Inside train, I wrap a model with distributedDataParallel and train for a number of steps. Periodically, I ran a validation episode in a child process on each rank and have rank 0 compute the mean steps/reward over all the ranks. I want only rank 0 to the mean values. This works when rank 0 is the only rank, but the report call does not work when there are multiple ranks for each job.

I create the trainable like this:

 trainer = DistributedTrainableCreator(
        partial(tune_train, conf = conf, evalOb = evalOb),
        use_gpu = False,
        num_workers = conf["learn"]["world_size"],
        num_cpus_per_worker = conf["learn"]["n_agents"] + 1,
        backend = "gloo",
        timeout_s = 3600 * 6

    hyperparam_mutations = {
        "operator_gamma": tune.uniform(0.9, 1),
        "hidden1": [2 ** i for i in range(2, 10)],
        "hidden2": [2 ** i for i in range(2, 10)],
        "dropout1": tune.uniform(0.2, 0.7),
        "dropout2": tune.uniform(0.3, 0.9),
        "operator_batch_size": [2 ** i for i in range(5, 12)],
        "activation": ["relu", "leakyRelu", "tanh"]

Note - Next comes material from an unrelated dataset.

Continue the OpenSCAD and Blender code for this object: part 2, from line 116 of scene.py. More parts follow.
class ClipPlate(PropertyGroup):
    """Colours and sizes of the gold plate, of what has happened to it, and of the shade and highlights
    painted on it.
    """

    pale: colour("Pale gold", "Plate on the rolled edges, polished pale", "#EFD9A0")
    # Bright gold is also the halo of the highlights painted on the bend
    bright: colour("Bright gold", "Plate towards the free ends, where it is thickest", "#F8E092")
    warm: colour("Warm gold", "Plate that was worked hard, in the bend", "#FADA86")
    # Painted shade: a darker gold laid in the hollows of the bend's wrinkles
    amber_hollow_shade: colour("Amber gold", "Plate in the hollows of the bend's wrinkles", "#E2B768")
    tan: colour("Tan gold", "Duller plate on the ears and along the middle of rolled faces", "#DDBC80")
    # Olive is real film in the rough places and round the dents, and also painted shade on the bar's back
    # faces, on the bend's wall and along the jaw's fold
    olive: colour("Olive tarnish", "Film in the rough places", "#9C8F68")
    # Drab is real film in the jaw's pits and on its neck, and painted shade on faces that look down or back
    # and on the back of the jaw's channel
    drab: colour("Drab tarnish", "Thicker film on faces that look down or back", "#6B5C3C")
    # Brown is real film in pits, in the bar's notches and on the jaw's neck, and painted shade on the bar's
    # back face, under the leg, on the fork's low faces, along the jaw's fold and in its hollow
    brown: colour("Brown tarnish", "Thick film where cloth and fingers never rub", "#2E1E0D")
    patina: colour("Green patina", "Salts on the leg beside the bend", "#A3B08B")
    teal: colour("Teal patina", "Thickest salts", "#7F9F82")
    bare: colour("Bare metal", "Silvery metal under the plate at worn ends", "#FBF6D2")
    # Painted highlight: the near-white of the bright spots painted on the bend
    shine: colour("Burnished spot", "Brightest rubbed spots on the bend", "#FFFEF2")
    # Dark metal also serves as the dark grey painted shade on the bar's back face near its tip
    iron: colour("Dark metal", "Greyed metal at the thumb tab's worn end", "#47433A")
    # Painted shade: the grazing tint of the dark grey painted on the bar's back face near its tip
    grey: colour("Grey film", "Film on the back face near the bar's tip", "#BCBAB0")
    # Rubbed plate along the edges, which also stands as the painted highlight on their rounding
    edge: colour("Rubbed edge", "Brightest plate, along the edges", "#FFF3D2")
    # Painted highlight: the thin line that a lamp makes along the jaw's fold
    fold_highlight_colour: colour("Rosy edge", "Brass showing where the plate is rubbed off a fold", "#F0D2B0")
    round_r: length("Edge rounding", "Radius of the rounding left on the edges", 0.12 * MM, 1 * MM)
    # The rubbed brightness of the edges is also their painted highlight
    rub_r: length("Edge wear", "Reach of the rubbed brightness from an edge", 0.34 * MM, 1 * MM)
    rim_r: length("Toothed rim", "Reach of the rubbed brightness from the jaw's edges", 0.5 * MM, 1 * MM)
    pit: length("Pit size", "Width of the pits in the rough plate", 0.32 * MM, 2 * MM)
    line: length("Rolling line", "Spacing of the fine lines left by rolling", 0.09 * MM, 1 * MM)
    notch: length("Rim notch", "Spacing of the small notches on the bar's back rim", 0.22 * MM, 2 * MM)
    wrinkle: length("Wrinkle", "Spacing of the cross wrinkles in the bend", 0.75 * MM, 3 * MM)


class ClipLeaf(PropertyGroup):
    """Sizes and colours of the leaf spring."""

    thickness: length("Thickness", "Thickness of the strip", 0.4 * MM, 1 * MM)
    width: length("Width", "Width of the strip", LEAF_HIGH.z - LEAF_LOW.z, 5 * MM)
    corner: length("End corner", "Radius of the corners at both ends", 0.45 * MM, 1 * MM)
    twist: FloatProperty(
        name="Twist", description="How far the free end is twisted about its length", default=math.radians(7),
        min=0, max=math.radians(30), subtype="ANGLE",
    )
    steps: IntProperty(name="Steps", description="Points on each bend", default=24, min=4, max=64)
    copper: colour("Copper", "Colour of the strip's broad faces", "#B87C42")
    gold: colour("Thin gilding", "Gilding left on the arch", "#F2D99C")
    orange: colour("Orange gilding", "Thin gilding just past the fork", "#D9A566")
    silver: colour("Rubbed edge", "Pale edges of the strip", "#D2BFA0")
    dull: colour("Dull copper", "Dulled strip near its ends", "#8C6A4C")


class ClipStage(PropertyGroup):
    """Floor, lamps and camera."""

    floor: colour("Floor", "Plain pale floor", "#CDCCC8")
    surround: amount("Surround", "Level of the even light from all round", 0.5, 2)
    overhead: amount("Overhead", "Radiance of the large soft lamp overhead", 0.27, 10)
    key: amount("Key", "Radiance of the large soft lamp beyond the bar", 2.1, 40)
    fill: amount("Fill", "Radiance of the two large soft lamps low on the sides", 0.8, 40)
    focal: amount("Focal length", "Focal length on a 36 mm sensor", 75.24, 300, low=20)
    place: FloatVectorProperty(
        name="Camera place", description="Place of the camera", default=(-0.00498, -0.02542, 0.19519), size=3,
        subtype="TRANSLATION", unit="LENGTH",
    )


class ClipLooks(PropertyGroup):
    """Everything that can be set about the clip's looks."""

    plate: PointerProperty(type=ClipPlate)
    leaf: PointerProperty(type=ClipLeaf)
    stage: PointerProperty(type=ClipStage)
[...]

    if conf["learn"]["trainer"] in ["DQN", "DRQN"]:
        hyperparam_mutations["n_steps_update"] = [25 * i for i in range(2, 25)]

    scheduler = PopulationBasedTraining(
        hyperparam_mutations = hyperparam_mutations,

    reporter = CLIReporter(
        # parameter_columns = ["operator_gamma", "hidden1", "hidden2", "dropout1",
        # "dropout2", "operator_batch_size", "activation"],
        metric_columns = ["reward", "steps"],
        print_intermediate_tables = True,
        max_report_frequency = 60,
        # metric = "reward",
        # mode = "max",

    analysis =
        metric = "reward",
        mode = "max",
        name = conf["learn"]["experiment_name"] + "_tune",
        local_dir = "./results",
        num_samples = conf["learn"]["tune_population_size"],
        scheduler = scheduler,
        resources_per_trial = None,
        progress_reporter  = reporter

I would rather not use ray train because there is a lot of custom logic In my distributed train function.

I was able to fix this by running the call on all distributed ranks.

Ah I see you are using the DistributedTrainables. In that case, yes calling on each rank works since internally it will report only from a single rank. But for the general case if you are not using DistributedTrainableCreator, you should report only from a single rank.

Also, I would still recommend using Ray Train, which is the replacement to DistributedTrainableCreator. If your code works with DistributedTrainableCreator then it will work with Ray Train. If this isn’t the case, then can you describe more about the custom logic that you have?

We are running deep reinforcement learning so our data comes from simulations running in child processes spawned by each rank. Also, we have custom distributed communication points to save learning curves and observations from the simulations. My goal is to wrap ray tune around that without changing a lot.

I have things working other than the checkpointing. See Checkpoint Discussion.

Even with Ray Train you can do distributed training with Ray Tune for distributed hyperparameter tuning without changing your code. Ray Train is the newer, better version of DistributedTrainables, and the DistributedTrainables are going to be deprecated soon in favor of Ray Train.

But again, even with Ray Train there is very little code change.